I ruled out ‘In the Mood’ right of the jump, ditto any Cavalry Bugle calls. Hmmm, would they settle for the Root Bear song? It was all in vain as nothing was forthcoming.
A monstrous sound did wake me in the middle of the night, Eureka! It’s working! But no, it was the person sharing the room snoring and as it was the middle of the night, well...if a tree farts in the forest......
Finally, the next morning, I was able to play them a rather amateur version of ‘Boogie Woogie Bugle Boy’ giving myself a blister in the process.

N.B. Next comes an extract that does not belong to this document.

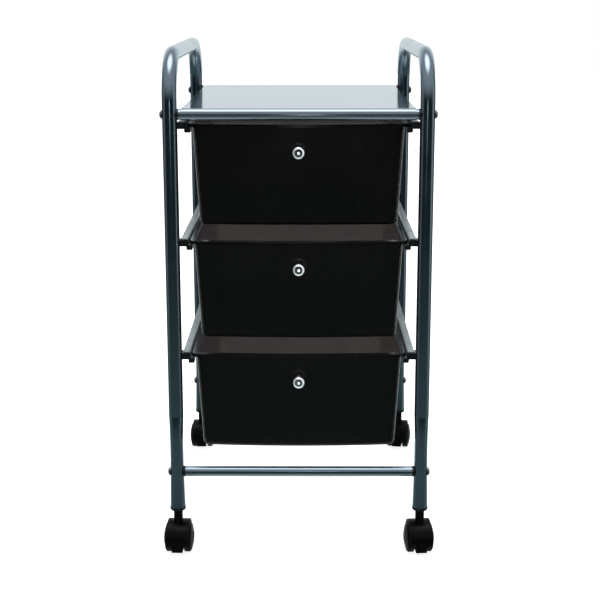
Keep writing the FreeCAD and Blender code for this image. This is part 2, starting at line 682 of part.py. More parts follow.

It WORKED. I beamed somewhat discomforted by the tad of trouser pudding that accompanied the performance...I’m a BIG boy t’day! And they all nodded in agreement while they
ran gagging from the room, no encore.
Most of my post-op time was spent hooked up to a pain management machine which dispensed pain meds at the
click of the button...cool!
Things were certainly interesting as I was in and out of the ‘fog’ while trying to write a Children’s
story as I thought if I don’t come out of this at least I’ll have written a story, something I always wanted to turn my hand to.
So now I’d surprised myself (and disappointed other no doubt) by making it out alive, I was released into Lynne’s custody in mid December, just in time to not be able to go out and buy presents, my presence not being quite the same thing to me.

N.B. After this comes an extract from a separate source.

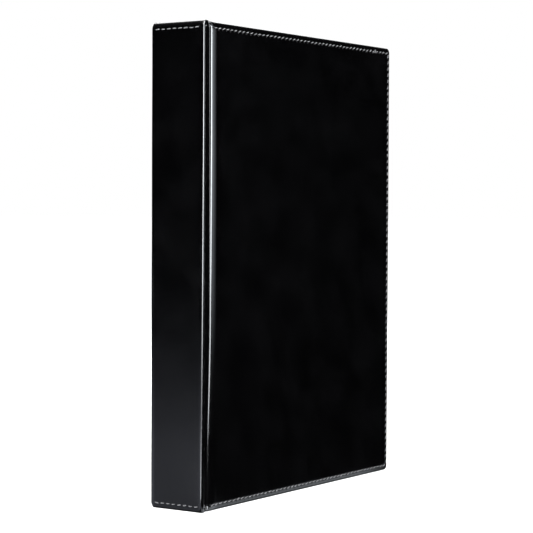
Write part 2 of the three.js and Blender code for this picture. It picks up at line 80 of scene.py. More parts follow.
# The stitches.
STITCH_INSET = 3.9
STITCH_PITCH = 4.6
STITCH_LENGTH = 3.0
LOW_SLANTS = (20, 24)  # slants are in degrees, at the two ends of a row
HIGH_SLANTS = (14, 27)
FORE_SLANTS = (24, 24)
SPINE_SLANTS = (4, 6)
LINING_SLANTS = (-16, -16)
LINING_FORE_SLANTS = (-24, -24)
SPINE_LINING_SLANTS = (-6, -6)
BACK_STITCH = (4.1, 0.25, 62)  # pitches from the fore row, distance above the upper row, and slant
SPINE_ROW_DROP = 0.45  # the spine's upper row lies this much lower than the covers'
SPINE_RUN_HALF = 18.0  # half the length of the spine's rows
THREAD_RADIUS = 0.31
THREAD_LIFT = 0.26  # the thread's middle over the leather, halfway along a stitch
THREAD_DIVE = 0.7  # and how much lower it is where it enters the leather
THREAD_RINGS = 13
THREAD_SIDES = 10
HOLE_DROP = 0.75  # a hole's distance from the row's middle line
HOLE_PHASE = 0.16  # and its place between one stitch and the next, as a share of the pitch
HOLE_RADIUS = 0.85
HOLE_FLOOR = 0.12  # the radius of a hole's flat bottom
HOLE_DEPTH = 0.8
CHANNEL_DEPTH = 0.16
CHANNEL_HALF_WIDTH = 0.45

# The mechanism.
METAL_BEVEL = 0.15
BEVELLED = ("mechanism_housing", "upper_lever", "lower_lever")
SMOOTH_ANGLE = math.radians(35)
BEVEL_ANGLE = math.radians(50)

# The camera, in metres and degrees.
CAMERA_PLACE = (0.6854, -1.0292, 0.1952)
CAMERA_AZIMUTH = 34.07
CAMERA_PITCH = 1.864
CAMERA_ROLL = 0.246
CAMERA_LENS = 119.5
CAMERA_SENSOR = 36.0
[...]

We did have a Christmas, decorations and all, I think Lynne bought some stuff for gifts for me, herself included and promised to act surprised on
The people at RCA/BMG were kind enough to circulate a Get Well Card through the entire company for signing and this thing is the
size of a freaking Billboard! I’m pleased to say I still have it, very special when you consider I might get the ‘Black Spot’ or something. Also, our Branch Manager, the very Special and Highly Capable Michelle Stewart brought the Vancouver
Branch posse over for lunch one day, now I’m getting spoiled!
Because of the surgery, it was a loooooong recovery and I couldn’t bend
very well (prior to the operation I’d do 50 sit-ups on an angle board, a day, now I couldn’t do one, BUT I made the best of it and became able to pick up things with my feet, kind of footing the bill, as it were; feat don’t fail me now!
In closing this operational narrative, a word to the wise or unsuspecting anyway; Hospital food has never been a Culinary highlight of fine dining, I mean
when was the last time you heard someone say…We’re going to the hospital for dinner tonight! They’re serving liver! I’d have these bilious buggers check whose liver it was before tucking in, yeah.